On March 16, another boy, Abdallah Quran, 11, was caught at the same checkpoint as he was carrying a bomb in a backpack. The boy was later released after it turned out that he was unaware that he was carrying a bomb given to him by two Fatah activists. In February, the IDF arrested another Nablus boy and his father, who were contracted by Hizbullah.
On March 25, a Nablus girl, Reem Salah, now 18, was sentenced to 32 months’ imprisonment for planning to launch a double suicide attack along with a classmate. Her father, a Nablus cab driver, believed the accusations exaggerated.

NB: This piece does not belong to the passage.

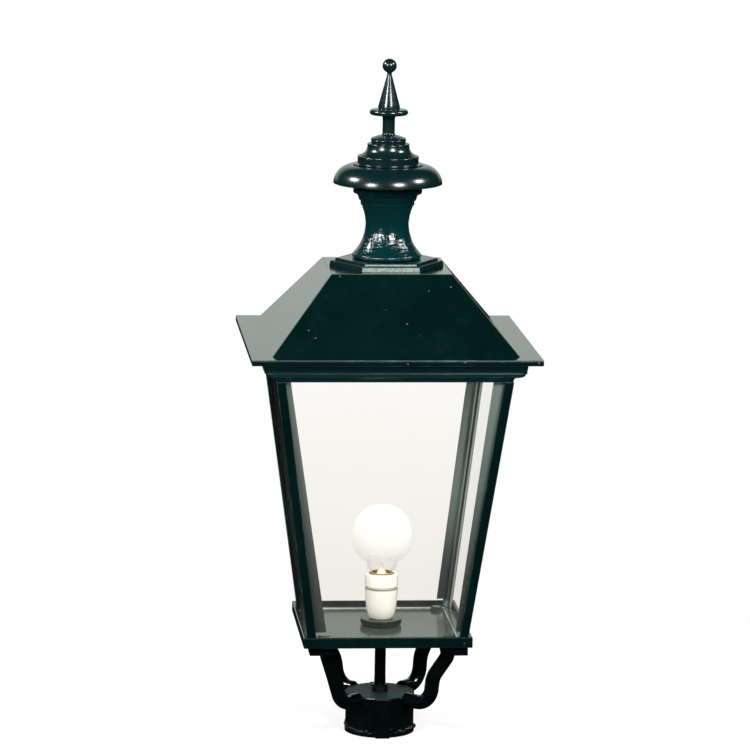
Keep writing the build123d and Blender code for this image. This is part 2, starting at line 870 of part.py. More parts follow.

Still, he wagged an accusatory finger at the nebulous “them” for recruiting such a young girl, “for ruining her life, our life.” There is no one to call, there is no one to complain to, he added, brandishing the Israeli court documents and the plea-bargain deal that got his daughter off relatively easy.
The militias in the city are so powerful that even their own supposed controllers say they can’t rein them in. Abu Said, 30, the sturdy-looking leader of the Tanzim branch in the Balata refugee camp said that he begged the Aksa Martyrs Brigades – who sent Abdu – to leave the kids alone. “But it is hard to approach those who are armed,” he said from his office. “We just provide them with money and supplies.”